▶ **Dataset extract**
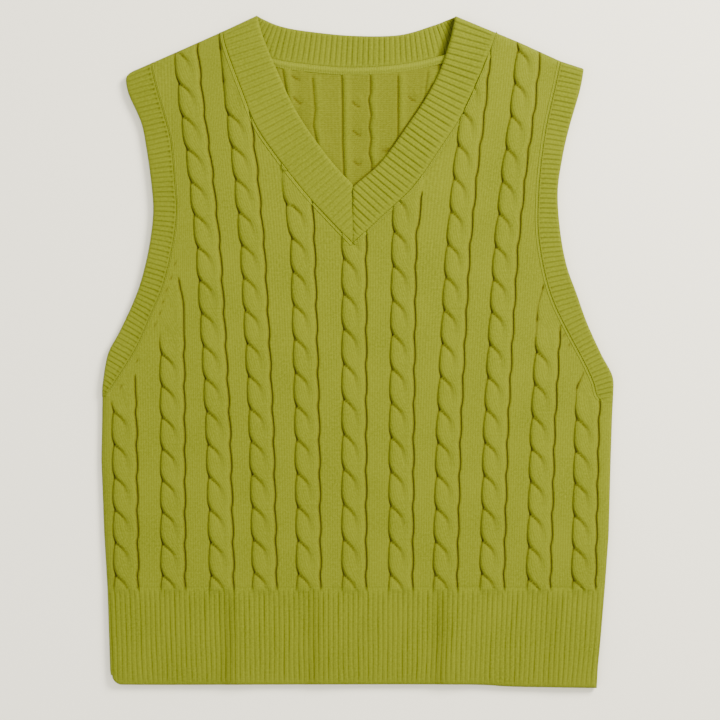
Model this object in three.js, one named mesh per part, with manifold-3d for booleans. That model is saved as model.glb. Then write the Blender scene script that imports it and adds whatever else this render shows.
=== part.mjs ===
// Knitted cable vest with a V-neck, laid flat with its front up.
// Millimetres. X runs across the body, Y from the hem to the neck, and Z up from the surface it lies on.
// The origin is on that surface, under the middle of the vest.

import * as THREE from 'three';
import { mergeVertices } from 'three/addons/utils/BufferGeometryUtils.js';
import Module from 'manifold-3d';

const wasm = await Module();
wasm.setup();

// Layers. The back lies on the surface, and the front lies on the back.
const GAP = 0.3;
const BACK_WALL = 3.0;
const FRONT_LOW = BACK_WALL + GAP;
const PLAIN_WALL = 3.0;
const TOTAL_HEIGHT = 8.7;
const MITRE_X = -4;

// The folded edges. The back curls up to the side seam, and the front rolls down to it.
const BACK_CURL = 3.0;
const FRONT_ROLL = { across: 8, down: 5.4 };
const BACK_MARGIN = 0.3;
const FRONT_MARGIN = 3.5;

// Side seams, from the hem's lower edge to the underarm
const SIDES = [
  { y: -290.0, left: -211.0, right: 206.2 },
  { y: -273.5, left: -213.2, right: 207.0 },
  { y: -247.5, left: -214.0, right: 209.5 },
  { y: -203.0, left: -215.5, right: 213.2 },
  { y: -157.5, left: -218.2, right: 216.5 },
  { y: -93.0, left: -220.7, right: 218.2 },
  { y: -54.0, left: -220.0, right: 219.5 },
  { y: -37.0, left: -219.8, right: 220.4 },
];

// Shoulder seams, from the armhole to the neck
const LEFT_SHOULDER = [
  { x: -197.5, y: 240.0 },
  { x: -178.5, y: 248.5 },
  { x: -149.0, y: 261.5 },
  { x: -116.5, y: 276.0 },
  { x: -86.5, y: 290.0 },
];
const RIGHT_SHOULDER = [
  { x: 195.0, y: 244.0 },
  { x: 175.0, y: 250.5 },
  { x: 140.0, y: 266.5 },
  { x: 119.5, y: 275.0 },
  { x: 84.5, y: 289.5 },
];

// Each band has a row for a rib line across it, from its seam to its free edge.
const LEFT_ARMHOLE = [
  { seamX: -178.5, seamY: 248.5, edgeX: -197.5, edgeY: 240.0 },
  { seamX: -174.0, seamY: 229.5, edgeX: -196.5, edgeY: 223.5 },
  { seamX: -166.5, seamY: 203.0, edgeX: -186.5, edgeY: 198.0 },
  { seamX: -161.0, seamY: 181.5, edgeX: -182.0, edgeY: 176.5 },
  { seamX: -157.5, seamY: 146.0, edgeX: -177.5, edgeY: 144.5 },
  { seamX: -156.0, seamY: 118.5, edgeX: -176.0, edgeY: 119.5 },
  { seamX: -160.5, seamY: 86.0, edgeX: -179.5, edgeY: 90.5 },
  { seamX: -168.5, seamY: 55.0, edgeX: -186.5, edgeY: 61.0 },
  { seamX: -179.5, seamY: 29.0, edgeX: -195.0, edgeY: 38.5 },
  { seamX: -189.0, seamY: 7.0, edgeX: -205.5, edgeY: 16.5 },
  { seamX: -199.5, seamY: -11.0, edgeX: -215.0, edgeY: -2.0 },
  { seamX: -213.0, seamY: -32.0, edgeX: -219.5, edgeY: -28.0 },
];
const RIGHT_ARMHOLE = [
  { seamX: 175.0, seamY: 250.5, edgeX: 195.0, edgeY: 244.0 },
  { seamX: 170.5, seamY: 229.5, edgeX: 191.5, edgeY: 225.0 },
  { seamX: 163.0, seamY: 196.0, edgeX: 182.0, edgeY: 192.0 },
  { seamX: 158.5, seamY: 166.0, edgeX: 176.0, edgeY: 164.5 },
  { seamX: 156.0, seamY: 138.5, edgeX: 172.5, edgeY: 137.5 },
  { seamX: 155.5, seamY: 105.0, edgeX: 174.5, edgeY: 105.0 },
  { seamX: 160.5, seamY: 71.5, edgeX: 180.0, edgeY: 75.0 },
  { seamX: 168.5, seamY: 44.0, edgeX: 189.0, edgeY: 49.5 },
  { seamX: 181.5, seamY: 17.0, edgeX: 197.5, edgeY: 25.5 },
  { seamX: 195.0, seamY: -8.5, edgeX: 209.5, edgeY: -1.0 },
  { seamX: 203.0, seamY: -26.0, edgeX: 219.5, edgeY: -20.5 },
  { seamX: 206.5, seamY: -38.5, edgeX: 220.3, edgeY: -36.0 },
];

// The front neckband's two halves run on past the mitre, where they are cut off.
const NECK_LEFT = [
  { seamX: -116.5, seamY: 276.0, edgeX: -86.5, edgeY: 290.0 },
  { seamX: -113.0, seamY: 260.5, edgeX: -81.0, edgeY: 270.5 },
  { seamX: -100.0, seamY: 225.5, edgeX: -67.5, edgeY: 238.5 },
  { seamX: -87.5, seamY: 195.0, edgeX: -55.0, edgeY: 211.5 },
  { seamX: -69.0, seamY: 167.5, edgeX: -39.5, edgeY: 187.0 },
  { seamX: -47.5, seamY: 139.5, edgeX: -20.5, edgeY: 162.0 },
  { seamX: -27.0, seamY: 117.0, edgeX: -1.0, edgeY: 141.0 },
  { seamX: -5.0, seamY: 94.0, edgeX: 21.0, edgeY: 117.5 },
  { seamX: 8.0, seamY: 80.0, edgeX: 34.0, edgeY: 103.5 },
];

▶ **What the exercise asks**
All of the material above needs to be copied exactly.

▶ **Finished answer**
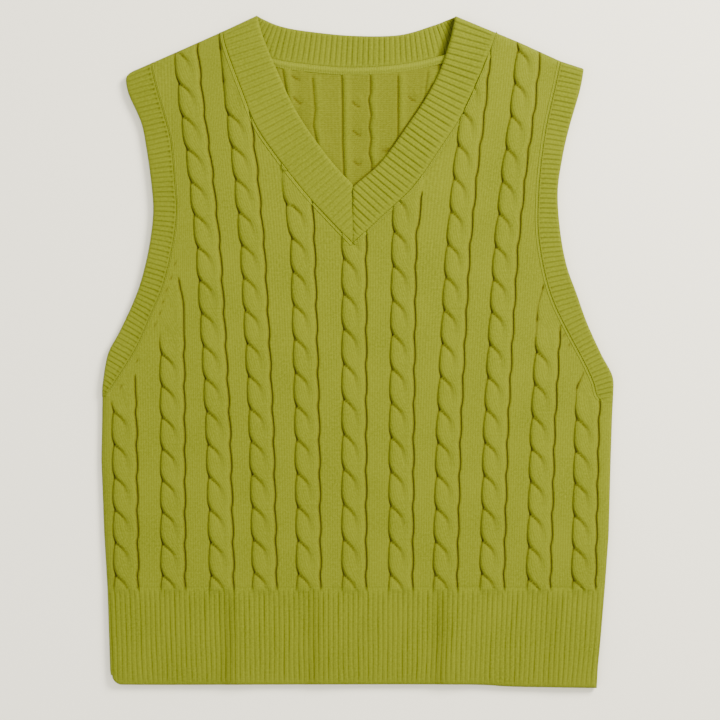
Model this object in three.js, one named mesh per part, with manifold-3d for booleans. That model is saved as model.glb. Then write the Blender scene script that imports it and adds whatever else this render shows.
=== part.mjs ===
// Knitted cable vest with a V-neck, laid flat with its front up.
// Millimetres. X runs across the body, Y from the hem to the neck, and Z up from the surface it lies on.
// The origin is on that surface, under the middle of the vest.

import * as THREE from 'three';
import { mergeVertices } from 'three/addons/utils/BufferGeometryUtils.js';
import Module from 'manifold-3d';

const wasm = await Module();
wasm.setup();

// Layers. The back lies on the surface, and the front lies on the back.
const GAP = 0.3;
const BACK_WALL = 3.0;
const FRONT_LOW = BACK_WALL + GAP;
const PLAIN_WALL = 3.0;
const TOTAL_HEIGHT = 8.7;
const MITRE_X = -4;

// The folded edges. The back curls up to the side seam, and the front rolls down to it.
const BACK_CURL = 3.0;
const FRONT_ROLL = { across: 8, down: 5.4 };
const BACK_MARGIN = 0.3;
const FRONT_MARGIN = 3.5;

// Side seams, from the hem's lower edge to the underarm
const SIDES = [
  { y: -290.0, left: -211.0, right: 206.2 },
  { y: -273.5, left: -213.2, right: 207.0 },
  { y: -247.5, left: -214.0, right: 209.5 },
  { y: -203.0, left: -215.5, right: 213.2 },
  { y: -157.5, left: -218.2, right: 216.5 },
  { y: -93.0, left: -220.7, right: 218.2 },
  { y: -54.0, left: -220.0, right: 219.5 },
  { y: -37.0, left: -219.8, right: 220.4 },
];

// Shoulder seams, from the armhole to the neck
const LEFT_SHOULDER = [
  { x: -197.5, y: 240.0 },
  { x: -178.5, y: 248.5 },
  { x: -149.0, y: 261.5 },
  { x: -116.5, y: 276.0 },
  { x: -86.5, y: 290.0 },
];
const RIGHT_SHOULDER = [
  { x: 195.0, y: 244.0 },
  { x: 175.0, y: 250.5 },
  { x: 140.0, y: 266.5 },
  { x: 119.5, y: 275.0 },
  { x: 84.5, y: 289.5 },
];

// Each band has a row for a rib line across it, from its seam to its free edge.
const LEFT_ARMHOLE = [
  { seamX: -178.5, seamY: 248.5, edgeX: -197.5, edgeY: 240.0 },
  { seamX: -174.0, seamY: 229.5, edgeX: -196.5, edgeY: 223.5 },
  { seamX: -166.5, seamY: 203.0, edgeX: -186.5, edgeY: 198.0 },
  { seamX: -161.0, seamY: 181.5, edgeX: -182.0, edgeY: 176.5 },
  { seamX: -157.5, seamY: 146.0, edgeX: -177.5, edgeY: 144.5 },
  { seamX: -156.0, seamY: 118.5, edgeX: -176.0, edgeY: 119.5 },
  { seamX: -160.5, seamY: 86.0, edgeX: -179.5, edgeY: 90.5 },
  { seamX: -168.5, seamY: 55.0, edgeX: -186.5, edgeY: 61.0 },
  { seamX: -179.5, seamY: 29.0, edgeX: -195.0, edgeY: 38.5 },
  { seamX: -189.0, seamY: 7.0, edgeX: -205.5, edgeY: 16.5 },
  { seamX: -199.5, seamY: -11.0, edgeX: -215.0, edgeY: -2.0 },
  { seamX: -213.0, seamY: -32.0, edgeX: -219.5, edgeY: -28.0 },
];
const RIGHT_ARMHOLE = [
  { seamX: 175.0, seamY: 250.5, edgeX: 195.0, edgeY: 244.0 },
  { seamX: 170.5, seamY: 229.5, edgeX: 191.5, edgeY: 225.0 },
  { seamX: 163.0, seamY: 196.0, edgeX: 182.0, edgeY: 192.0 },
  { seamX: 158.5, seamY: 166.0, edgeX: 176.0, edgeY: 164.5 },
  { seamX: 156.0, seamY: 138.5, edgeX: 172.5, edgeY: 137.5 },
  { seamX: 155.5, seamY: 105.0, edgeX: 174.5, edgeY: 105.0 },
  { seamX: 160.5, seamY: 71.5, edgeX: 180.0, edgeY: 75.0 },
  { seamX: 168.5, seamY: 44.0, edgeX: 189.0, edgeY: 49.5 },
  { seamX: 181.5, seamY: 17.0, edgeX: 197.5, edgeY: 25.5 },
  { seamX: 195.0, seamY: -8.5, edgeX: 209.5, edgeY: -1.0 },
  { seamX: 203.0, seamY: -26.0, edgeX: 219.5, edgeY: -20.5 },
  { seamX: 206.5, seamY: -38.5, edgeX: 220.3, edgeY: -36.0 },
];

// The front neckband's two halves run on past the mitre, where they are cut off.
const NECK_LEFT = [
  { seamX: -116.5, seamY: 276.0, edgeX: -86.5, edgeY: 290.0 },
  { seamX: -113.0, seamY: 260.5, edgeX: -81.0, edgeY: 270.5 },
  { seamX: -100.0, seamY: 225.5, edgeX: -67.5, edgeY: 238.5 },
  { seamX: -87.5, seamY: 195.0, edgeX: -55.0, edgeY: 211.5 },
  { seamX: -69.0, seamY: 167.5, edgeX: -39.5, edgeY: 187.0 },
  { seamX: -47.5, seamY: 139.5, edgeX: -20.5, edgeY: 162.0 },
  { seamX: -27.0, seamY: 117.0, edgeX: -1.0, edgeY: 141.0 },
  { seamX: -5.0, seamY: 94.0, edgeX: 21.0, edgeY: 117.5 },
  { seamX: 8.0, seamY: 80.0, edgeX: 34.0, edgeY: 103.5 },
];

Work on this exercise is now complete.